EXERCISE TASK: Using the material below, print the line that contains "Reconstruct the object", the line that contains "wasm.setup();", and every line in between, exactly and nothing else.
************
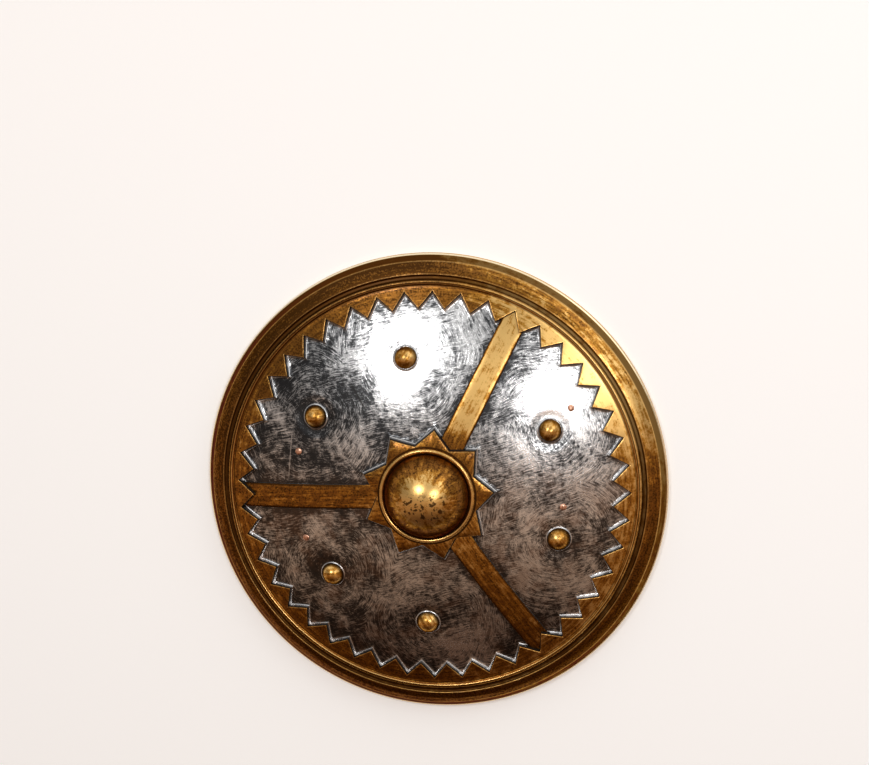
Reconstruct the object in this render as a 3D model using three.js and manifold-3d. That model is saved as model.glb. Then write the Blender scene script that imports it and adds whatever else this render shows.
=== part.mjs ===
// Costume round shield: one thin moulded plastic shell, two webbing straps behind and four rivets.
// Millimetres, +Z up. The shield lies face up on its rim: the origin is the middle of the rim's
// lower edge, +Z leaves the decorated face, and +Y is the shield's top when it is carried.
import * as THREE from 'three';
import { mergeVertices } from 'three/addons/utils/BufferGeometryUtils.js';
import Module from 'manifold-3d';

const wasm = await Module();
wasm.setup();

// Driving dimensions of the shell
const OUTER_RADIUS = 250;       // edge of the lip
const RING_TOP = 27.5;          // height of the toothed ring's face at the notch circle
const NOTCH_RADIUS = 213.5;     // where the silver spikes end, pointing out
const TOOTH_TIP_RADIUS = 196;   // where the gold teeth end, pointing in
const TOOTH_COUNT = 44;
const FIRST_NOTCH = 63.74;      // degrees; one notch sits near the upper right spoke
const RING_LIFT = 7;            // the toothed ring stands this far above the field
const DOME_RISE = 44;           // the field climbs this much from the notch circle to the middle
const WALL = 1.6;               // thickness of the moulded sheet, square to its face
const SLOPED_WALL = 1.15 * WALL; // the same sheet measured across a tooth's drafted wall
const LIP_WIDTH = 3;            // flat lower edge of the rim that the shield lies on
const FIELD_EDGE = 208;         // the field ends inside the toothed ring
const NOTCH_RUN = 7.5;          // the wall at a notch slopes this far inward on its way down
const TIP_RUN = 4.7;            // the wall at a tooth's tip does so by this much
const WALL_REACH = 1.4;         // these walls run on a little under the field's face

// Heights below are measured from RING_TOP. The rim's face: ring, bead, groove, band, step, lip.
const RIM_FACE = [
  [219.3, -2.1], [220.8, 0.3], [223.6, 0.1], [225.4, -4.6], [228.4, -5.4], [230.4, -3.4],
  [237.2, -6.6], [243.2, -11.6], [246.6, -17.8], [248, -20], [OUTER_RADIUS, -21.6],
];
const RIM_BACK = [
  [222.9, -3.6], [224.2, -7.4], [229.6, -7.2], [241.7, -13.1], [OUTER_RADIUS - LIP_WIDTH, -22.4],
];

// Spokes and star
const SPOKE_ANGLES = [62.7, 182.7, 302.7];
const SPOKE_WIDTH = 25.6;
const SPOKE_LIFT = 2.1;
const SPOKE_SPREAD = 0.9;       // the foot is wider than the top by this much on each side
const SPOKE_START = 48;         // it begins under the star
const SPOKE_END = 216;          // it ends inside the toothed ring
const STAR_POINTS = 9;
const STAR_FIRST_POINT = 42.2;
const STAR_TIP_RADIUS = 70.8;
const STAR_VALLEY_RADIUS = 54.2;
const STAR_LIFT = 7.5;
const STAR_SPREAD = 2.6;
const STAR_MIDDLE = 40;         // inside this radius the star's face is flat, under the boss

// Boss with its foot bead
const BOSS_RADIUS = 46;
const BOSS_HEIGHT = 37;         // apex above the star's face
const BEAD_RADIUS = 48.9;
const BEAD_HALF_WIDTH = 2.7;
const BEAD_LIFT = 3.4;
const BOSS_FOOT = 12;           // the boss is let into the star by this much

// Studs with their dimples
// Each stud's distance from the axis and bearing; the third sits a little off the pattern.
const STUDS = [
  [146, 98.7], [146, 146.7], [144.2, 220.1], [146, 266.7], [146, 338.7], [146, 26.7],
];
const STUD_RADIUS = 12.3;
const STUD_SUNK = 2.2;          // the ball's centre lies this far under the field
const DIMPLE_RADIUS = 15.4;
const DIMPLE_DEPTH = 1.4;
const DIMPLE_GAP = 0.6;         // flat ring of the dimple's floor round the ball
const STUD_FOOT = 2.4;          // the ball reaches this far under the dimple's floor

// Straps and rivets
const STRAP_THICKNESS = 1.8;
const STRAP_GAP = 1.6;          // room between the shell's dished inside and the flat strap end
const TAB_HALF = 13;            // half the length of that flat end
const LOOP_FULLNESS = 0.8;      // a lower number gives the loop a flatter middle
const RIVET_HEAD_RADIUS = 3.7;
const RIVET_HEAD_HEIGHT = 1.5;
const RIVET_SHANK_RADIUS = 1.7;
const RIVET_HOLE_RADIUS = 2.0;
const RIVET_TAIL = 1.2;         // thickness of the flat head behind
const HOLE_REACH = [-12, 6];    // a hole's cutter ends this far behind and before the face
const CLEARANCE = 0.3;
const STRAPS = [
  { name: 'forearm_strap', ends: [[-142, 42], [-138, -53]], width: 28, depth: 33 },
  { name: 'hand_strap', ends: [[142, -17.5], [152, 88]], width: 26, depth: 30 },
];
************
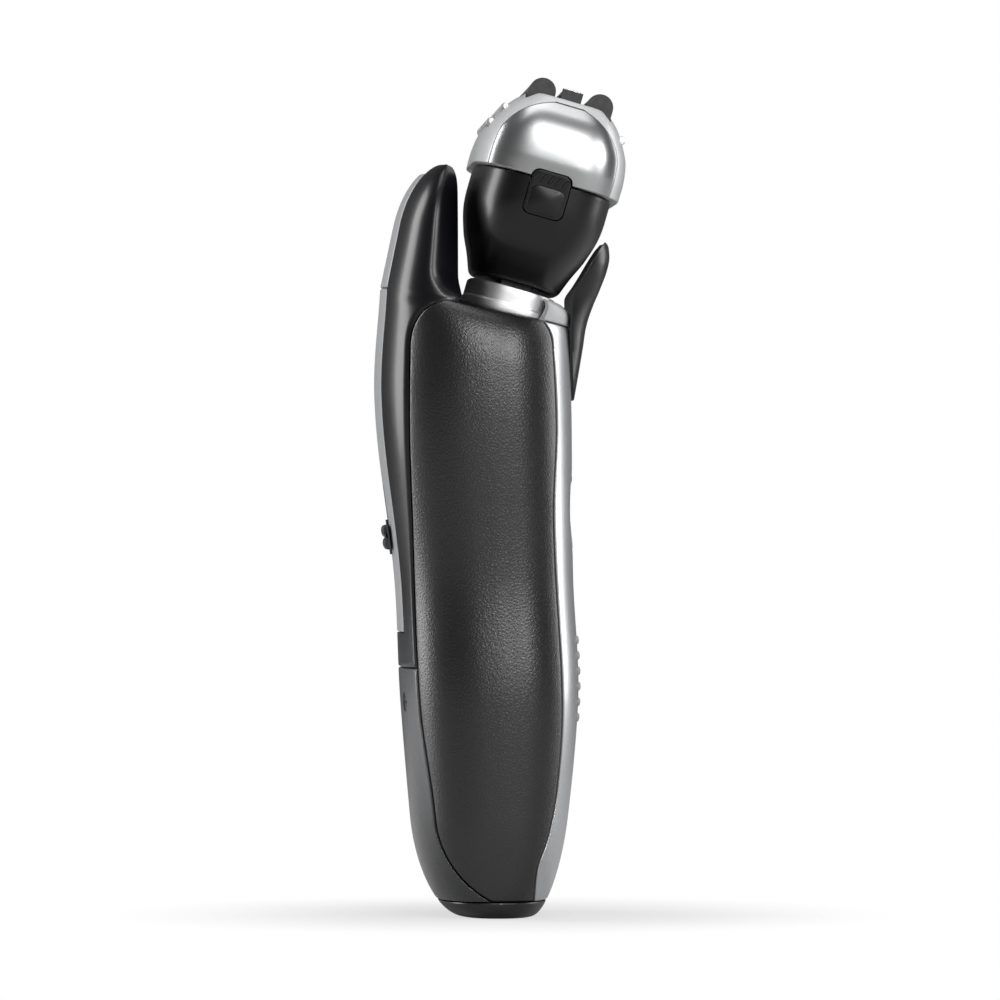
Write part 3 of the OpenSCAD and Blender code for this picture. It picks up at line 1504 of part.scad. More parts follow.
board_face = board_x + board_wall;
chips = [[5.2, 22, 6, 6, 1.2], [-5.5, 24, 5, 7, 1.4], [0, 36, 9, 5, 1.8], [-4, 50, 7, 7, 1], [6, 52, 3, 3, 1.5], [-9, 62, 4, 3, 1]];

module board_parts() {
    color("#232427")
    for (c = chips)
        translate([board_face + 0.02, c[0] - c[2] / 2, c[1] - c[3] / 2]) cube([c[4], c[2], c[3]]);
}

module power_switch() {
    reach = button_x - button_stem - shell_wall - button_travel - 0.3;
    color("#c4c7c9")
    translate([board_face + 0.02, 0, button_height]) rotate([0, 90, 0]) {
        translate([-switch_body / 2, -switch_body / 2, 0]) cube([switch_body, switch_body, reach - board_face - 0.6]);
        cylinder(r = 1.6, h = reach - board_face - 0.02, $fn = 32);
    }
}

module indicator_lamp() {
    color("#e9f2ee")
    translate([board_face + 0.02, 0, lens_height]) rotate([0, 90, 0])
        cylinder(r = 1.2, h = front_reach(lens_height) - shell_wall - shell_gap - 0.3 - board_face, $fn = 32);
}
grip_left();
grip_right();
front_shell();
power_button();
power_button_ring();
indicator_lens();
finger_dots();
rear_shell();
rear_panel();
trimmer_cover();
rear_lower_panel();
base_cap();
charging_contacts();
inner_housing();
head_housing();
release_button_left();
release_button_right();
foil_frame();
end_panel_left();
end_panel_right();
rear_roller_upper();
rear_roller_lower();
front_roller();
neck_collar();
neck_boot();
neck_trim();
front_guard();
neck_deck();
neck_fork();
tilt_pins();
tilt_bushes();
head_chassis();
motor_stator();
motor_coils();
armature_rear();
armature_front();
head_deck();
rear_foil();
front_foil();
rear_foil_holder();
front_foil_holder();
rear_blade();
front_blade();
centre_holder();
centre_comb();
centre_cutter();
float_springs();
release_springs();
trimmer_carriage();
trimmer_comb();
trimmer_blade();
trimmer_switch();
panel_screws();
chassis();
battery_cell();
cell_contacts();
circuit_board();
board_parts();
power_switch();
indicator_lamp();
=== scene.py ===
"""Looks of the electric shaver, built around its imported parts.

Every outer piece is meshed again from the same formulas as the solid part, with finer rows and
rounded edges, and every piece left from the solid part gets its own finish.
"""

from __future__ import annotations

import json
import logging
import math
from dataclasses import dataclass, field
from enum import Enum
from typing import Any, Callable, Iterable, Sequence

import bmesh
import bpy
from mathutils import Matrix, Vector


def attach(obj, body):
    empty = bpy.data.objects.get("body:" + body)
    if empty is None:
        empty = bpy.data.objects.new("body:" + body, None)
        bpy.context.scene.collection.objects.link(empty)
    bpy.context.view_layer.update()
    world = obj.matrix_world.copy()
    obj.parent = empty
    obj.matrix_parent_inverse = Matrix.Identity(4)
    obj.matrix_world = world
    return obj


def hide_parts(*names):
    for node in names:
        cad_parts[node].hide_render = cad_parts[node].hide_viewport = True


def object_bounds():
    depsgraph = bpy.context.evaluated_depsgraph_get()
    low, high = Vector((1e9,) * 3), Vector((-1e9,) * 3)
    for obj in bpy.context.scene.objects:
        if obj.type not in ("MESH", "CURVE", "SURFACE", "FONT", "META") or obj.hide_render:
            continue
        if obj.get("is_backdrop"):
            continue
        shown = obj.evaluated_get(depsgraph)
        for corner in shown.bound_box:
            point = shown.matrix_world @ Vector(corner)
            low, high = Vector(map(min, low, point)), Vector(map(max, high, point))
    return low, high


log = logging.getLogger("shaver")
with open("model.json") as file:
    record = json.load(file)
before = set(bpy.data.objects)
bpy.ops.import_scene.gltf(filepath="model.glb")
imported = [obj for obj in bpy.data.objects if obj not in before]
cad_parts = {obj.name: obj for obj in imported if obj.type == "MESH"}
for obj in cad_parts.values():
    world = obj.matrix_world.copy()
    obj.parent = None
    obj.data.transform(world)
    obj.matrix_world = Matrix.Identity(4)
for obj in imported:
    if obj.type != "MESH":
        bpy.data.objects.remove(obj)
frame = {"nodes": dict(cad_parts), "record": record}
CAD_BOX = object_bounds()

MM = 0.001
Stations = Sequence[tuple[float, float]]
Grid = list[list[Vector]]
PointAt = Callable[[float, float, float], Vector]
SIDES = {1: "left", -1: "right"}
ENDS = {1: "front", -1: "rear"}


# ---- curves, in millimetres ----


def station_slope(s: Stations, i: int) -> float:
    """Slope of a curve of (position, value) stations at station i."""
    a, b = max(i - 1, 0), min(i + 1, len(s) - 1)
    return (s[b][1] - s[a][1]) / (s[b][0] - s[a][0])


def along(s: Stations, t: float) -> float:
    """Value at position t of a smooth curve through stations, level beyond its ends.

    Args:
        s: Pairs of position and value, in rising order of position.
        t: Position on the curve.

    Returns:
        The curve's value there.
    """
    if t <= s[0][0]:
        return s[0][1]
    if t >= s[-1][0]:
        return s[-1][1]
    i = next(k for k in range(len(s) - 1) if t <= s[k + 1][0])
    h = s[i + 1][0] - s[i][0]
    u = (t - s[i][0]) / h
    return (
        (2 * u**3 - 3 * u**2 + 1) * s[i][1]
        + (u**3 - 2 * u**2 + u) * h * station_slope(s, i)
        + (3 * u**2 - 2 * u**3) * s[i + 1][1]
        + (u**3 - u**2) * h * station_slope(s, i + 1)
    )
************
SOLUTION FOR THIS EXERCISE:
Reconstruct the object in this render as a 3D model using three.js and manifold-3d. That model is saved as model.glb. Then write the Blender scene script that imports it and adds whatever else this render shows.
=== part.mjs ===
// Costume round shield: one thin moulded plastic shell, two webbing straps behind and four rivets.
// Millimetres, +Z up. The shield lies face up on its rim: the origin is the middle of the rim's
// lower edge, +Z leaves the decorated face, and +Y is the shield's top when it is carried.
import * as THREE from 'three';
import { mergeVertices } from 'three/addons/utils/BufferGeometryUtils.js';
import Module from 'manifold-3d';

const wasm = await Module();
wasm.setup();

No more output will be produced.